Friday, April 30, 2010
The Spurs get revenge and eliminate Dallas in 6 games
SAN ANTONIO -- Manu Ginobili stepped off the podium and bumped into Dirk Nowitzki. They shook hands. Nowitzki gave his longtime foe a congratulatory slap on the back and Ginobili disappeared down the hallway.
He was off to celebrate a playoff series win. Just like old times for the Spurs.
"We're thrilled that we beat them," Ginobili said. "We're really proud of it."
Nowitzki then sat down for a playoff ritual of his own -- dissecting yet another first-round failure by the Mavericks.
Ginobili scored 26 points and San Antonio survived blowing a 22-point lead to finish off the Mavericks 97-87 in Game 6 on Thursday night, getting payback after Dallas eliminated the Spurs a year ago in the opening round.
The Spurs will play Phoenix in the West semifinals that start Monday.
The Mavs, meanwhile, slump away into another too-early summer.
Dallas lost in the first round for the third time in four years. The Mavs head into an interesting offseason for a team that's won 50 games for 10 straight seasons, but has only one trip to the NBA finals to show for it.
"Going into the playoffs as a No. 2 seed, it is all we could have wanted," Nowitzki said. "We just happened to see a tough No. 7 seed that got rolling at the right time."
Said Mavs guard Jason Terry, "As of right now this season is a failure."
Nowitzki nearly carried the Mavs to an unbelievable comeback, getting 25 of his 33 points in a remarkable second half. But George Hill, the hero for the Spurs in Game 4, scored 10 of his 21 points in the fourth quarter to keep the series from going back to Dallas.
The Spurs continue their roll after coming off their worst regular season in the Tim Duncan era, which perhaps makes this series all the more impressive.
It will technically go down as an upset. San Antonio is only the fifth No. 7 seed to win a first-round series, and the first since the opening round became a best-of-7 in 2003. It hadn't been done since New York beat Miami in 1998.
But with a healthy Big Three and a championship pedigree, the Spurs could hardly be called underdogs.
And with no clear favorite in the West, they might be as good a finals pick as any.

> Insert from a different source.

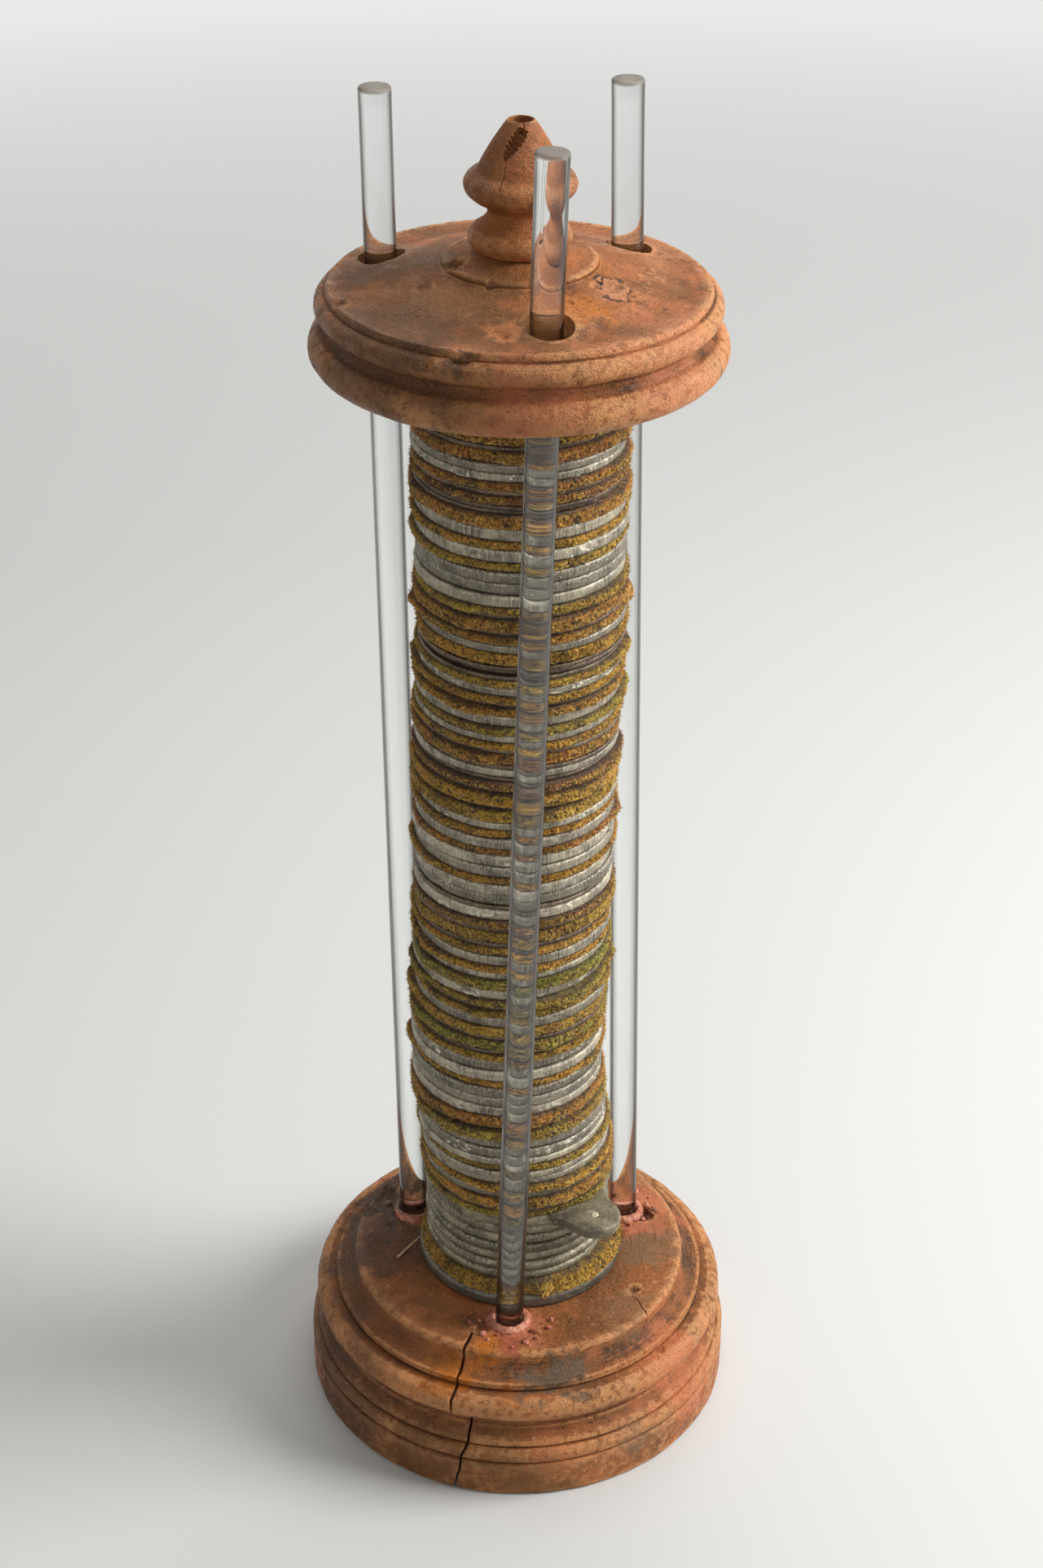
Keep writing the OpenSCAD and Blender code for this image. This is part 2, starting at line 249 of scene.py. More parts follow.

"The only reason [the Spurs] we're the 7 seed is because they've been hurt all year," Mavs center Brenden Haywood said. "This could have been the Western Conference finals. The teams are that good. This isn't like a monumental upset or anything. You all are talking like this is the NCAA tournament and the 15 seed just beat the 2."
As for the Mavs, it was yet another early playoff disappointment.
It comes three years after the Mavs came into the postseason as the No. 1 seed, only to be knocked out by No. 8 Golden State. The Mavs were the NBA's best road team in the regular season, but went 0-3 in San Antonio and couldn't pull themselves out of a 3-1 deficit.
This one is especially tough for team owner Mark Cuban, who plunked down an extra $30 million for a deal at the trade deadline that brought Caron Butler from Washington.
Cuban, who needled San Antonio earlier in the series by saying he hated the Spurs, congratulated them afterward and said he'd root for his Texas rivals the rest of the way.
He followed that up with a cryptic comment.
"I'm not proud of the NBA. I'm not proud of my inability over the last 10 years to have an impact like I want to have," Cuban said. "So I kind of feel like I owe fans an apology. But that's just the way this business goes."
Cuban declined to elaborate.
Butler scored 25 points and rookie Rodrigue Beaubois had 16. But aside from them and Nowitzki, no other Dallas player scored more than six points.
Among the questions facing the Mavs is Nowitzki, who could choose to become a free agent this summer. He's steadily said he won't, but after the game, Nowitzki was noncommittal about his future.
"I haven't really thought about my future," he said. "I guess I have some time now to think about my future and think about my options."
He and the Mavs will have a long time to sulk over this one.
Plagued by slow starts in this series, Dallas got off to its worst yet when it mattered most. The Mavs trailed 22-8 after the first quarter, hitting just four of their first 18 shots. By halftime it was 47-34, a franchise playoff low for Dallas.
Nowitzki, who had four fouls in the first half, shrugged off the foul trouble and put Dallas ahead 57-56 with a 3-pointer midway through the third quarter. But Ginobili immediately fired back with a 3-pointer, and Dallas never led again.
"I think we took a lot of their energy, a lot of their effort getting back into it after being so far down," said Duncan, who had 17 points and 10 rebounds. "Hopefully we used that against them and closed the game out."